Write out all the material exactly. Leave nothing out.

↓

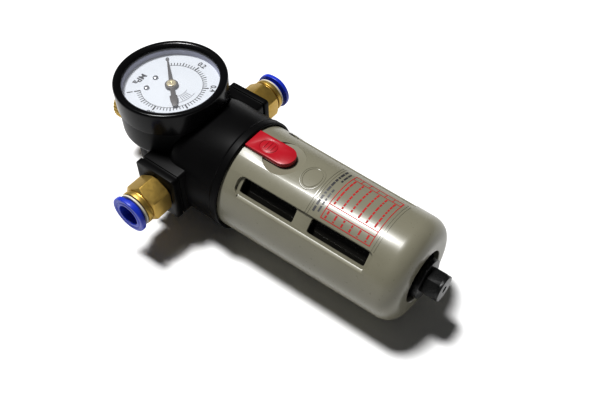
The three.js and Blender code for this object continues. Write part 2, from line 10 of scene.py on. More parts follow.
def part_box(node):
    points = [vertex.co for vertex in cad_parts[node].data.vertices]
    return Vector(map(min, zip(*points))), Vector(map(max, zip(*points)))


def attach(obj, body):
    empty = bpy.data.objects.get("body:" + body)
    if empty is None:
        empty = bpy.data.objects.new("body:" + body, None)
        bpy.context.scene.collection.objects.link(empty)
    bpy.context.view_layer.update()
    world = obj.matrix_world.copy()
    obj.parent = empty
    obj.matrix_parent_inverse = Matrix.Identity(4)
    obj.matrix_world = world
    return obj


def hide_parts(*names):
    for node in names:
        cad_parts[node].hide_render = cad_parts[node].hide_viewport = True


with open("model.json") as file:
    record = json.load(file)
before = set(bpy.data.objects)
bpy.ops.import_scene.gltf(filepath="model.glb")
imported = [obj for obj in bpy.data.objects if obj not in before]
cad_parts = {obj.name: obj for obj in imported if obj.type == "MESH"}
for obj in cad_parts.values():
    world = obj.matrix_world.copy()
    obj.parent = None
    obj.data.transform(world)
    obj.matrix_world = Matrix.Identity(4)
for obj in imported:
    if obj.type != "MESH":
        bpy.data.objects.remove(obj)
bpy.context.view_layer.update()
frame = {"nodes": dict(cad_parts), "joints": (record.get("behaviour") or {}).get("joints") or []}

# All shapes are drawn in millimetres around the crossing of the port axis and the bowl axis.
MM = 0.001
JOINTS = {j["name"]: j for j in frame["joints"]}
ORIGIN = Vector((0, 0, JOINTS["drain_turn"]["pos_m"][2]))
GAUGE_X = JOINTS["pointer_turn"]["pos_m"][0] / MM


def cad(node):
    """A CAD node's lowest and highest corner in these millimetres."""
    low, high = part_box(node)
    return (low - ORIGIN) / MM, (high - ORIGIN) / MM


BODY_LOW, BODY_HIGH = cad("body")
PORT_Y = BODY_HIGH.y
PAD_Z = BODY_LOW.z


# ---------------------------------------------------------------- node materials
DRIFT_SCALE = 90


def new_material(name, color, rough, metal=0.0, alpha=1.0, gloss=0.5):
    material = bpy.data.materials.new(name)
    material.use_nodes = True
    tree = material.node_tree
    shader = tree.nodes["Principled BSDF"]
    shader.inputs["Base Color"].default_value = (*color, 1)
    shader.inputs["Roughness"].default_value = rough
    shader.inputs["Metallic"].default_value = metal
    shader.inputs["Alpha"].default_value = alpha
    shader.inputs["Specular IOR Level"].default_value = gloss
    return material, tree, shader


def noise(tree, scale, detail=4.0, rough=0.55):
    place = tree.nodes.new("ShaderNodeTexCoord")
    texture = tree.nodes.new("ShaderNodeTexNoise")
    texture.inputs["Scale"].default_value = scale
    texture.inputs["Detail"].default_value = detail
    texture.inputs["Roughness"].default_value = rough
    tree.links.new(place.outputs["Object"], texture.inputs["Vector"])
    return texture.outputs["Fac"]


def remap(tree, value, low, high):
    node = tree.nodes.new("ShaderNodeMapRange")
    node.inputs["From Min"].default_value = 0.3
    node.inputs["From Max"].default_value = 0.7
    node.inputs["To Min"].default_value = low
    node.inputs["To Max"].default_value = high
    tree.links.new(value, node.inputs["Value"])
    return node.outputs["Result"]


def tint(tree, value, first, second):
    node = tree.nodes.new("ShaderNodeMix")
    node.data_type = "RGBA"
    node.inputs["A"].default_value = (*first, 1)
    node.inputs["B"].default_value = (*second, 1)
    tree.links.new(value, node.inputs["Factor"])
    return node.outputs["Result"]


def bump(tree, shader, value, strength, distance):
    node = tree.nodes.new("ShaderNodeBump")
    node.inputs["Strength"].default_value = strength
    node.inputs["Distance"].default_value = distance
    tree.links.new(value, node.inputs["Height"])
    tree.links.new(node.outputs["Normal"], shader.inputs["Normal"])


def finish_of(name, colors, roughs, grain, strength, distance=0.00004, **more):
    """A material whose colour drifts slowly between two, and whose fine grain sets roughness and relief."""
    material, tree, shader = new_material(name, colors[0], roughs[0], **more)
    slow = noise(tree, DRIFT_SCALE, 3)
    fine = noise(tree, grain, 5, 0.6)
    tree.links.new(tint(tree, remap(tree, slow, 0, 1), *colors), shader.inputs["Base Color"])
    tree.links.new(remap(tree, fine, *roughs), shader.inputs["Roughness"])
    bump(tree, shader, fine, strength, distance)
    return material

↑

FINAL RESULT ▸
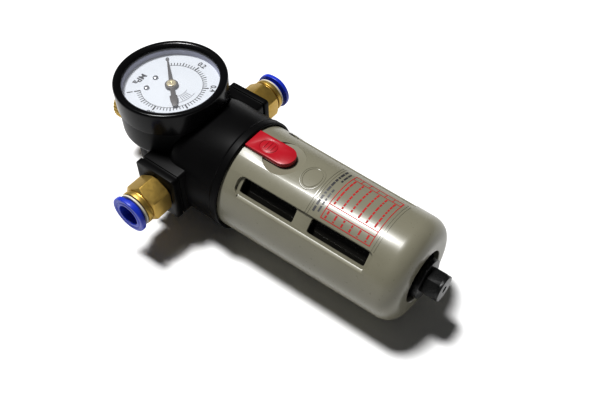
The three.js and Blender code for this object continues. Write part 2, from line 10 of scene.py on. More parts follow.
def part_box(node):
    points = [vertex.co for vertex in cad_parts[node].data.vertices]
    return Vector(map(min, zip(*points))), Vector(map(max, zip(*points)))


def attach(obj, body):
    empty = bpy.data.objects.get("body:" + body)
    if empty is None:
        empty = bpy.data.objects.new("body:" + body, None)
        bpy.context.scene.collection.objects.link(empty)
    bpy.context.view_layer.update()
    world = obj.matrix_world.copy()
    obj.parent = empty
    obj.matrix_parent_inverse = Matrix.Identity(4)
    obj.matrix_world = world
    return obj


def hide_parts(*names):
    for node in names:
        cad_parts[node].hide_render = cad_parts[node].hide_viewport = True


with open("model.json") as file:
    record = json.load(file)
before = set(bpy.data.objects)
bpy.ops.import_scene.gltf(filepath="model.glb")
imported = [obj for obj in bpy.data.objects if obj not in before]
cad_parts = {obj.name: obj for obj in imported if obj.type == "MESH"}
for obj in cad_parts.values():
    world = obj.matrix_world.copy()
    obj.parent = None
    obj.data.transform(world)
    obj.matrix_world = Matrix.Identity(4)
for obj in imported:
    if obj.type != "MESH":
        bpy.data.objects.remove(obj)
bpy.context.view_layer.update()
frame = {"nodes": dict(cad_parts), "joints": (record.get("behaviour") or {}).get("joints") or []}

# All shapes are drawn in millimetres around the crossing of the port axis and the bowl axis.
MM = 0.001
JOINTS = {j["name"]: j for j in frame["joints"]}
ORIGIN = Vector((0, 0, JOINTS["drain_turn"]["pos_m"][2]))
GAUGE_X = JOINTS["pointer_turn"]["pos_m"][0] / MM


def cad(node):
    """A CAD node's lowest and highest corner in these millimetres."""
    low, high = part_box(node)
    return (low - ORIGIN) / MM, (high - ORIGIN) / MM


BODY_LOW, BODY_HIGH = cad("body")
PORT_Y = BODY_HIGH.y
PAD_Z = BODY_LOW.z


# ---------------------------------------------------------------- node materials
DRIFT_SCALE = 90


def new_material(name, color, rough, metal=0.0, alpha=1.0, gloss=0.5):
    material = bpy.data.materials.new(name)
    material.use_nodes = True
    tree = material.node_tree
    shader = tree.nodes["Principled BSDF"]
    shader.inputs["Base Color"].default_value = (*color, 1)
    shader.inputs["Roughness"].default_value = rough
    shader.inputs["Metallic"].default_value = metal
    shader.inputs["Alpha"].default_value = alpha
    shader.inputs["Specular IOR Level"].default_value = gloss
    return material, tree, shader


def noise(tree, scale, detail=4.0, rough=0.55):
    place = tree.nodes.new("ShaderNodeTexCoord")
    texture = tree.nodes.new("ShaderNodeTexNoise")
    texture.inputs["Scale"].default_value = scale
    texture.inputs["Detail"].default_value = detail
    texture.inputs["Roughness"].default_value = rough
    tree.links.new(place.outputs["Object"], texture.inputs["Vector"])
    return texture.outputs["Fac"]


def remap(tree, value, low, high):
    node = tree.nodes.new("ShaderNodeMapRange")
    node.inputs["From Min"].default_value = 0.3
    node.inputs["From Max"].default_value = 0.7
    node.inputs["To Min"].default_value = low
    node.inputs["To Max"].default_value = high
    tree.links.new(value, node.inputs["Value"])
    return node.outputs["Result"]


def tint(tree, value, first, second):
    node = tree.nodes.new("ShaderNodeMix")
    node.data_type = "RGBA"
    node.inputs["A"].default_value = (*first, 1)
    node.inputs["B"].default_value = (*second, 1)
    tree.links.new(value, node.inputs["Factor"])
    return node.outputs["Result"]


def bump(tree, shader, value, strength, distance):
    node = tree.nodes.new("ShaderNodeBump")
    node.inputs["Strength"].default_value = strength
    node.inputs["Distance"].default_value = distance
    tree.links.new(value, node.inputs["Height"])
    tree.links.new(node.outputs["Normal"], shader.inputs["Normal"])


def finish_of(name, colors, roughs, grain, strength, distance=0.00004, **more):
    """A material whose colour drifts slowly between two, and whose fine grain sets roughness and relief."""
    material, tree, shader = new_material(name, colors[0], roughs[0], **more)
    slow = noise(tree, DRIFT_SCALE, 3)
    fine = noise(tree, grain, 5, 0.6)
    tree.links.new(tint(tree, remap(tree, slow, 0, 1), *colors), shader.inputs["Base Color"])
    tree.links.new(remap(tree, fine, *roughs), shader.inputs["Roughness"])
    bump(tree, shader, fine, strength, distance)
    return material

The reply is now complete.